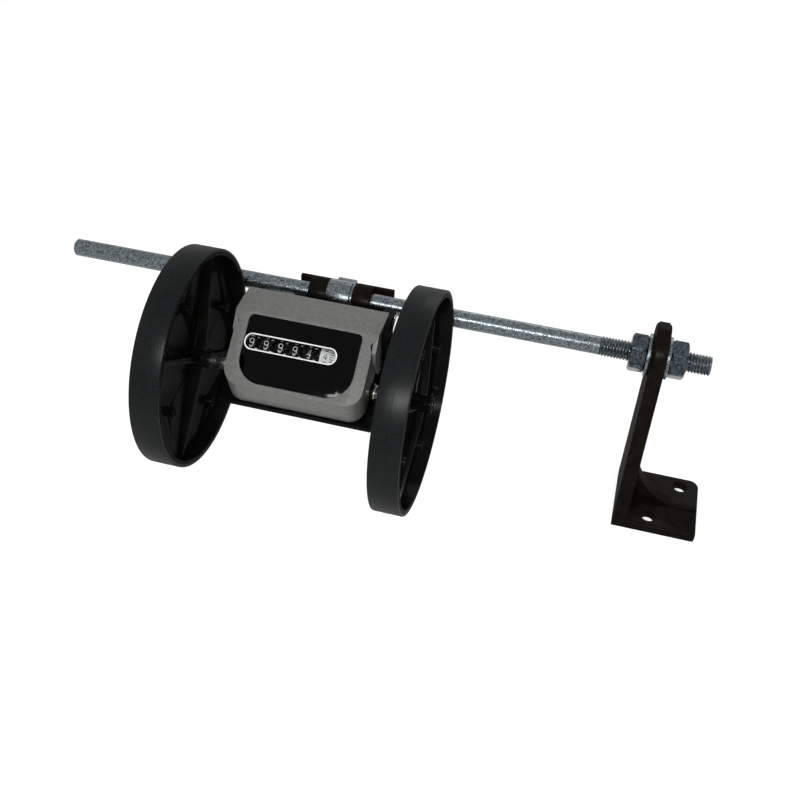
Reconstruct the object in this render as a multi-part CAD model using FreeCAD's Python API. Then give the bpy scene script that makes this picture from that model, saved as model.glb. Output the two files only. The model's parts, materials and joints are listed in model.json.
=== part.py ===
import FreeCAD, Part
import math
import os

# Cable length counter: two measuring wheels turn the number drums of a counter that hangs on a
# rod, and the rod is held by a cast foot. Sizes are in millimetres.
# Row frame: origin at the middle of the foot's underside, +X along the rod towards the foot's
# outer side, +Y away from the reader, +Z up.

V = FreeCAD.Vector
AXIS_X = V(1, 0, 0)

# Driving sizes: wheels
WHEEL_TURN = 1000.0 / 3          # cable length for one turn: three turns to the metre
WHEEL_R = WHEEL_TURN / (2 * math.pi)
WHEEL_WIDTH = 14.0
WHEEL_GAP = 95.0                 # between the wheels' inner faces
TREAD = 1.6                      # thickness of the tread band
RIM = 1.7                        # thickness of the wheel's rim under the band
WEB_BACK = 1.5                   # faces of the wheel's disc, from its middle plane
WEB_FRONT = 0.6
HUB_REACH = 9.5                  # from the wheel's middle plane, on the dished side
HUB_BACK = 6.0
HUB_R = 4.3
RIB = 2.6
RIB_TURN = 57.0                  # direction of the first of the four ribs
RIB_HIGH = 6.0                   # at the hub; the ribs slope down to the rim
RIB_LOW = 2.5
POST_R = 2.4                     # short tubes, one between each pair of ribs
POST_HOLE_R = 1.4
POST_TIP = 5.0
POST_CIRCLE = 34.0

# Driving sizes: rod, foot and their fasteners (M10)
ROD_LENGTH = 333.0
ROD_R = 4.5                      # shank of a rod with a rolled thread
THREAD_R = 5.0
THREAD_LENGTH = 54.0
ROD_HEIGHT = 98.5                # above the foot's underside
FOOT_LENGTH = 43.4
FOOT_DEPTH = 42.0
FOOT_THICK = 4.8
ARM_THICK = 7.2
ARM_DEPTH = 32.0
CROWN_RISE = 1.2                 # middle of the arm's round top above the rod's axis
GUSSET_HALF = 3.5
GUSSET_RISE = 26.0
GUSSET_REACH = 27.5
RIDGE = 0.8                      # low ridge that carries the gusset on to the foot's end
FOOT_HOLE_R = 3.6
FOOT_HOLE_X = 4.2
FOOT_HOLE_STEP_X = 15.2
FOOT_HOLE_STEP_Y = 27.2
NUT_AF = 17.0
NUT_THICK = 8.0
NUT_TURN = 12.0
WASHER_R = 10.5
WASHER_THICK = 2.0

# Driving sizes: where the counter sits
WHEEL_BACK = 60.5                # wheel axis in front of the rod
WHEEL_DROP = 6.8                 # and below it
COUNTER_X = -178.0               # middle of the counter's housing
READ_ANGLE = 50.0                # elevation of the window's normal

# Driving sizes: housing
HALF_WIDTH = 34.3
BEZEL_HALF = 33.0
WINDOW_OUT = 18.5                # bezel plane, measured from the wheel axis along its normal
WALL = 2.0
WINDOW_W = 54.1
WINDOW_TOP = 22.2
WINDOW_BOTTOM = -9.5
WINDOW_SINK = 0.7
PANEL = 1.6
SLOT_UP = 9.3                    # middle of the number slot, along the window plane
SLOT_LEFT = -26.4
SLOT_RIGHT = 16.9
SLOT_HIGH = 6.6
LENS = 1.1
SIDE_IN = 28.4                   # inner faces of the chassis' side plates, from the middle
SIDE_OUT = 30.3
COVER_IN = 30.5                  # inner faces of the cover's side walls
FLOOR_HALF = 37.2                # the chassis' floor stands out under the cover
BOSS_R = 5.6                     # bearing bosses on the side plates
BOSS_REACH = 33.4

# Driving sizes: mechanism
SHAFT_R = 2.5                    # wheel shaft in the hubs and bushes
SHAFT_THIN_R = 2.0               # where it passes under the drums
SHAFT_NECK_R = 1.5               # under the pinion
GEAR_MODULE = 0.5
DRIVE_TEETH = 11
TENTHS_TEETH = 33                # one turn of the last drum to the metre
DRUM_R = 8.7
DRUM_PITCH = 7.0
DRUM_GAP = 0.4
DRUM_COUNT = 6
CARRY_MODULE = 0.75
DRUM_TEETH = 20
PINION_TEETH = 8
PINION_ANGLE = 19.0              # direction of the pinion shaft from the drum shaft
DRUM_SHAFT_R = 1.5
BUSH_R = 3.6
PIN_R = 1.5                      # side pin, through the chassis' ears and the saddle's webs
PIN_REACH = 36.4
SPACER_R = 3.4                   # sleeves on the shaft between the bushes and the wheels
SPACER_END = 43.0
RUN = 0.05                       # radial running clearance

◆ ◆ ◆

TASK DETAILS.
Copy all data exactly, start to finish.

SOLVED PROBLEM.
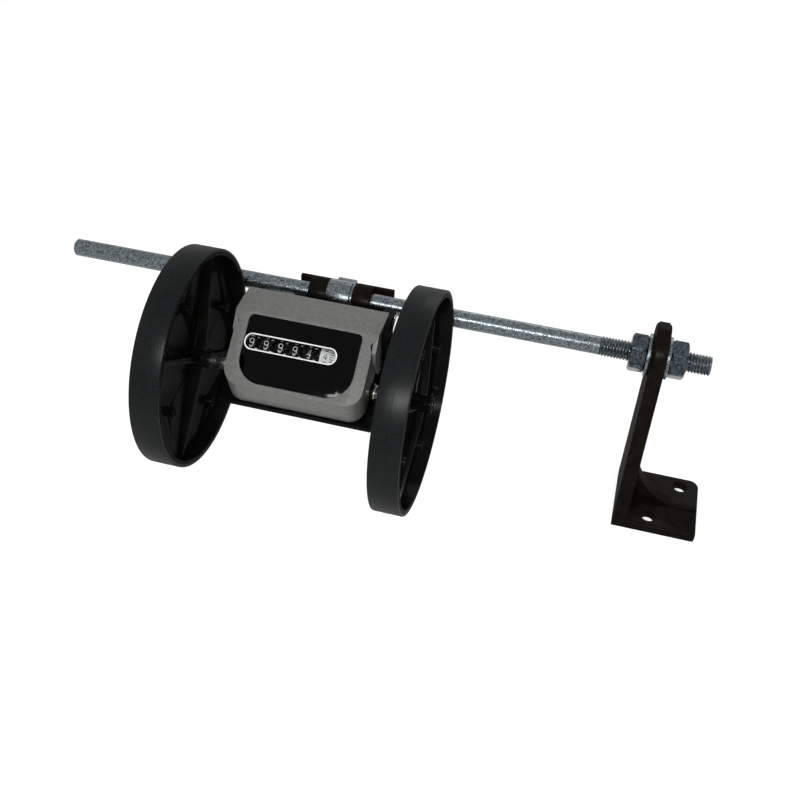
Reconstruct the object in this render as a multi-part CAD model using FreeCAD's Python API. Then give the bpy scene script that makes this picture from that model, saved as model.glb. Output the two files only. The model's parts, materials and joints are listed in model.json.
=== part.py ===
import FreeCAD, Part
import math
import os

# Cable length counter: two measuring wheels turn the number drums of a counter that hangs on a
# rod, and the rod is held by a cast foot. Sizes are in millimetres.
# Row frame: origin at the middle of the foot's underside, +X along the rod towards the foot's
# outer side, +Y away from the reader, +Z up.

V = FreeCAD.Vector
AXIS_X = V(1, 0, 0)

# Driving sizes: wheels
WHEEL_TURN = 1000.0 / 3          # cable length for one turn: three turns to the metre
WHEEL_R = WHEEL_TURN / (2 * math.pi)
WHEEL_WIDTH = 14.0
WHEEL_GAP = 95.0                 # between the wheels' inner faces
TREAD = 1.6                      # thickness of the tread band
RIM = 1.7                        # thickness of the wheel's rim under the band
WEB_BACK = 1.5                   # faces of the wheel's disc, from its middle plane
WEB_FRONT = 0.6
HUB_REACH = 9.5                  # from the wheel's middle plane, on the dished side
HUB_BACK = 6.0
HUB_R = 4.3
RIB = 2.6
RIB_TURN = 57.0                  # direction of the first of the four ribs
RIB_HIGH = 6.0                   # at the hub; the ribs slope down to the rim
RIB_LOW = 2.5
POST_R = 2.4                     # short tubes, one between each pair of ribs
POST_HOLE_R = 1.4
POST_TIP = 5.0
POST_CIRCLE = 34.0

# Driving sizes: rod, foot and their fasteners (M10)
ROD_LENGTH = 333.0
ROD_R = 4.5                      # shank of a rod with a rolled thread
THREAD_R = 5.0
THREAD_LENGTH = 54.0
ROD_HEIGHT = 98.5                # above the foot's underside
FOOT_LENGTH = 43.4
FOOT_DEPTH = 42.0
FOOT_THICK = 4.8
ARM_THICK = 7.2
ARM_DEPTH = 32.0
CROWN_RISE = 1.2                 # middle of the arm's round top above the rod's axis
GUSSET_HALF = 3.5
GUSSET_RISE = 26.0
GUSSET_REACH = 27.5
RIDGE = 0.8                      # low ridge that carries the gusset on to the foot's end
FOOT_HOLE_R = 3.6
FOOT_HOLE_X = 4.2
FOOT_HOLE_STEP_X = 15.2
FOOT_HOLE_STEP_Y = 27.2
NUT_AF = 17.0
NUT_THICK = 8.0
NUT_TURN = 12.0
WASHER_R = 10.5
WASHER_THICK = 2.0

# Driving sizes: where the counter sits
WHEEL_BACK = 60.5                # wheel axis in front of the rod
WHEEL_DROP = 6.8                 # and below it
COUNTER_X = -178.0               # middle of the counter's housing
READ_ANGLE = 50.0                # elevation of the window's normal

# Driving sizes: housing
HALF_WIDTH = 34.3
BEZEL_HALF = 33.0
WINDOW_OUT = 18.5                # bezel plane, measured from the wheel axis along its normal
WALL = 2.0
WINDOW_W = 54.1
WINDOW_TOP = 22.2
WINDOW_BOTTOM = -9.5
WINDOW_SINK = 0.7
PANEL = 1.6
SLOT_UP = 9.3                    # middle of the number slot, along the window plane
SLOT_LEFT = -26.4
SLOT_RIGHT = 16.9
SLOT_HIGH = 6.6
LENS = 1.1
SIDE_IN = 28.4                   # inner faces of the chassis' side plates, from the middle
SIDE_OUT = 30.3
COVER_IN = 30.5                  # inner faces of the cover's side walls
FLOOR_HALF = 37.2                # the chassis' floor stands out under the cover
BOSS_R = 5.6                     # bearing bosses on the side plates
BOSS_REACH = 33.4

# Driving sizes: mechanism
SHAFT_R = 2.5                    # wheel shaft in the hubs and bushes
SHAFT_THIN_R = 2.0               # where it passes under the drums
SHAFT_NECK_R = 1.5               # under the pinion
GEAR_MODULE = 0.5
DRIVE_TEETH = 11
TENTHS_TEETH = 33                # one turn of the last drum to the metre
DRUM_R = 8.7
DRUM_PITCH = 7.0
DRUM_GAP = 0.4
DRUM_COUNT = 6
CARRY_MODULE = 0.75
DRUM_TEETH = 20
PINION_TEETH = 8
PINION_ANGLE = 19.0              # direction of the pinion shaft from the drum shaft
DRUM_SHAFT_R = 1.5
BUSH_R = 3.6
PIN_R = 1.5                      # side pin, through the chassis' ears and the saddle's webs
PIN_REACH = 36.4
SPACER_R = 3.4                   # sleeves on the shaft between the bushes and the wheels
SPACER_END = 43.0
RUN = 0.05                       # radial running clearance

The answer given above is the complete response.